You, Ms. Manager, decided it’s not that important. The cute guy on your team, Jon, is half-dressed today but you have to work on the efficiency assessment due by the end of the week. Five of the women on your team and one of the guys have just spent the last 45 minutes discussing, emailing, gawking, conducting pass-by’s (Is that a word?) of Jon’s cubicle. Will it end there? Of course not, they are going to lunch with employees from other departments and will be discussing just how “hot” Jon looked today. They will be arranging for departmental “work-related” visits from their buddies later in the day and hoping for a long extremely hot summer. The remainder of your team will be discussing how you have let things like this slide and how “management” arbitrarily enforce certain policies but not others. Suddenly, you’ve just lost a good chunk of  work hours and some small amount of respect over an issue that was “not that important”.
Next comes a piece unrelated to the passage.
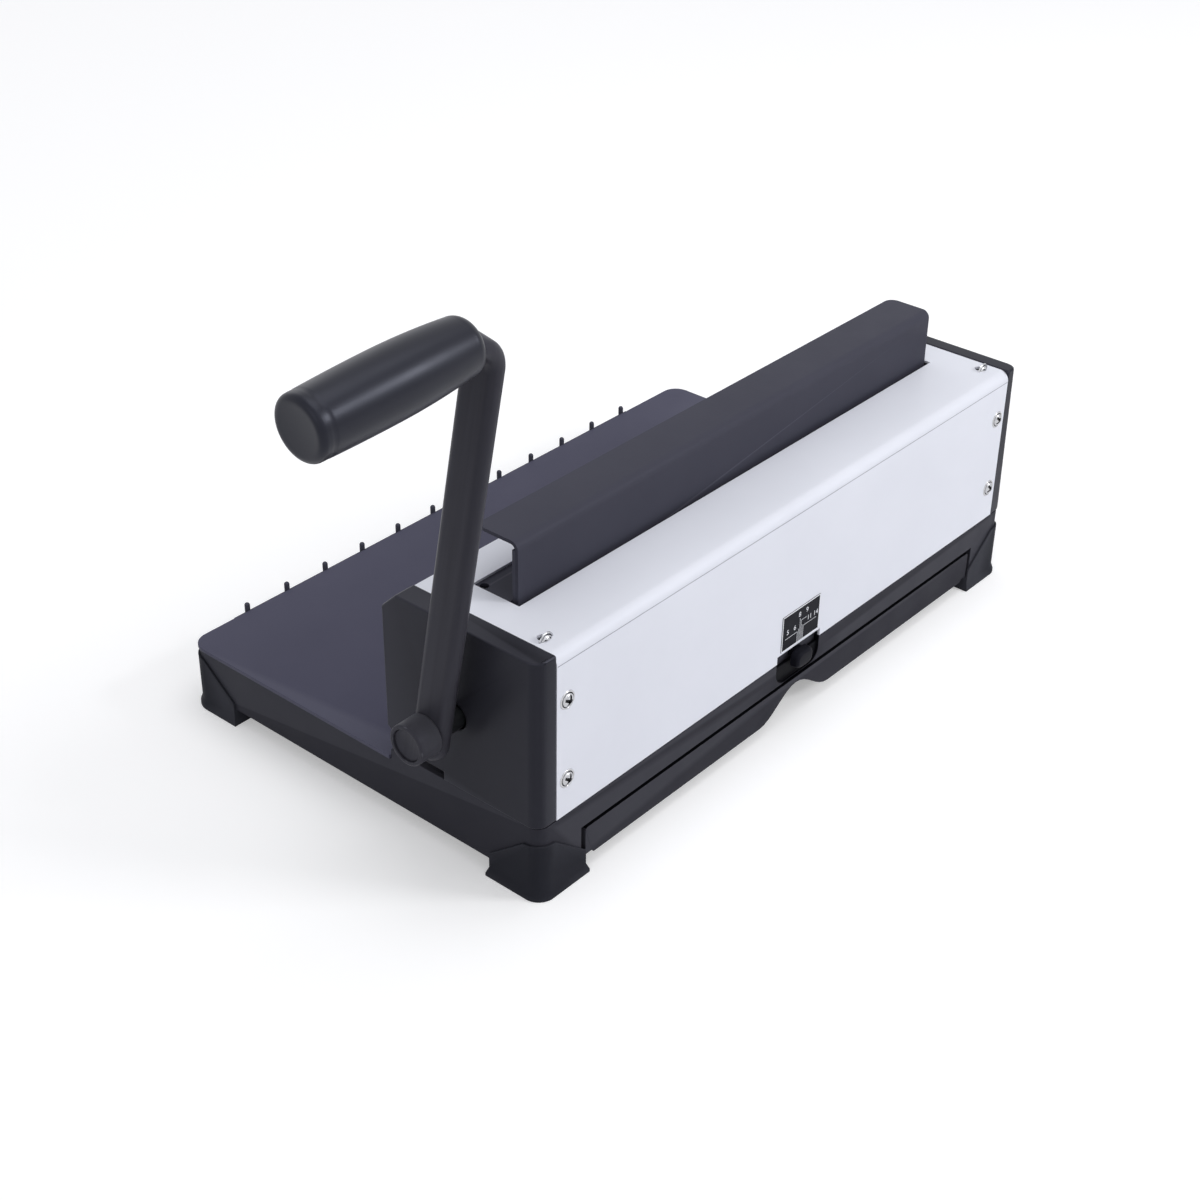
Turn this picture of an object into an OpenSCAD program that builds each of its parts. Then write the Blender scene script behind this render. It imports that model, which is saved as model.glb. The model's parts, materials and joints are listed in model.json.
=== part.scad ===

I’ve been told that avoidance on this issue mostly comes from not knowing exactly what to say. Try this, “I know it’s warm outside but I promise we will keep the temperature inside the office comfortably cool. Can you please keep your clothes on, dress professionally, and adhere to our company’s dress code? It’s in place to maintain not only a productive work environment but to also impart the right image to our customers who make our paychecks possible. Thank you!”

Questions: What’s the worse dress code offense you’ve witnessed? Do you think the offender was aware of the violation? What’s your opinion on office dress codes?  Do you like or dislike casual dress?